Digital technologies hold tremendous potential to enhance societal wellbeing, including the
protection and promotion of democracy and human rights. However, citizens, political leaders,
and states are increasingly concerned about the way in which digital technologies can be used to
curtail freedoms and oppress foreign and domestic population groups in liberal democratic and
autocratic states alike.
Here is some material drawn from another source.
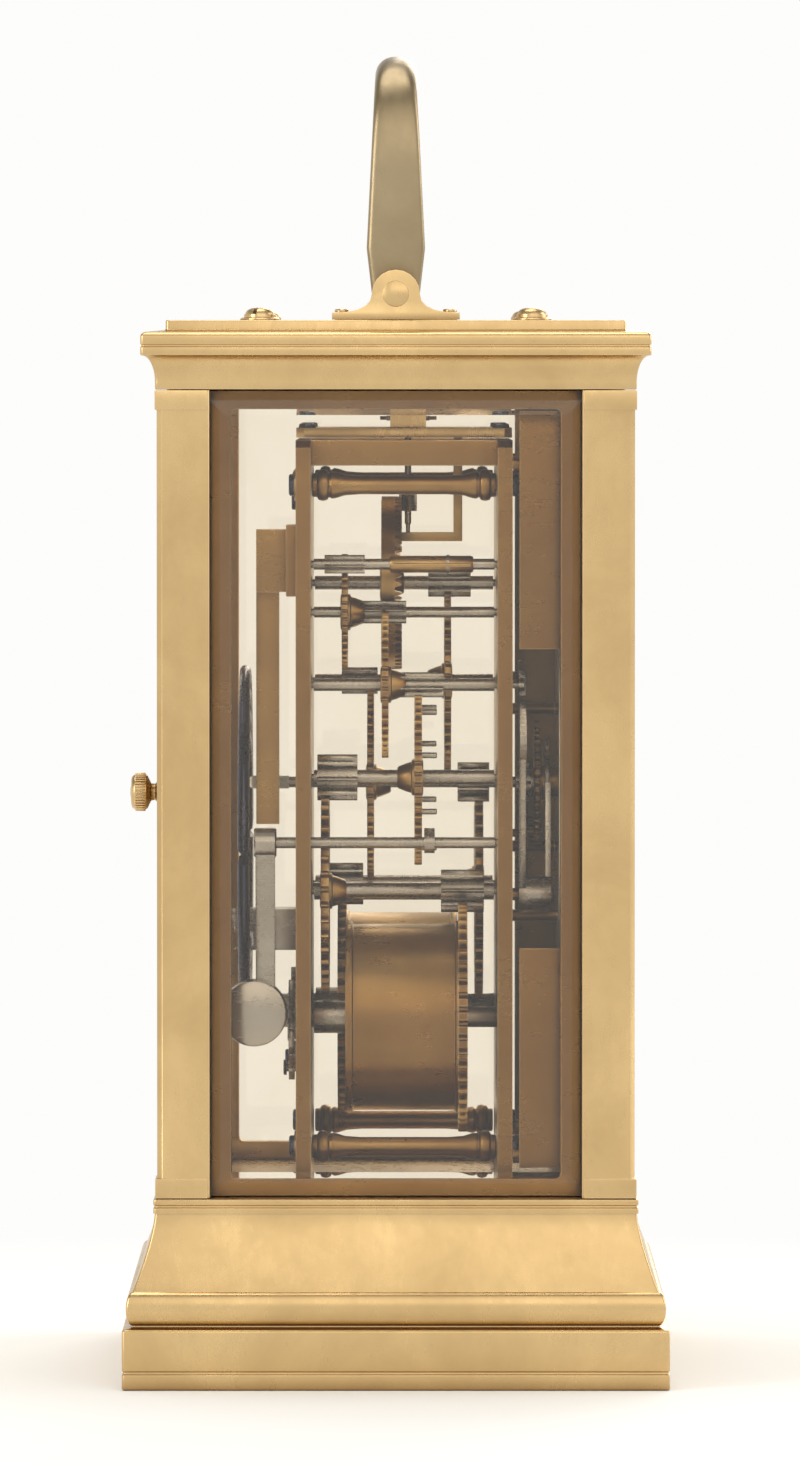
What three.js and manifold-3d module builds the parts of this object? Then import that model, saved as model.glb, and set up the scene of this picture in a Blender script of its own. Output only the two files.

Digital authoritarianism has emerged as a policy-relevant description of
this concern, but suffers from a lack of i) conceptual clarity, ii) relevant stakeholder consensus
on areas of focus, and iii) strategic policy guidance for effective response.
Report Structure
Taking the traditional understanding of digital authoritarianism as a point of departure, this
report tasked 9 experts from a variety of regional focus areas and academic disciplines –
inter alia comparative and international law, political economy, data studies, and media &
communications – with offering their views on what digital authoritarianism means, what
empirical factors drive it, and how we can develop theory around it that allows for a more
global, inclusive conversation to address the various ways it might manifest in societies. This
approach was specifically designed to include novel angles into and/or underrepresented voices
in conversations about digital technology and policy, and so these contributions range from
the Global South implications of AI ‘epistemic authoritarianism’, to the urgent (un)democratic
potential of central bank digital currencies in global finance.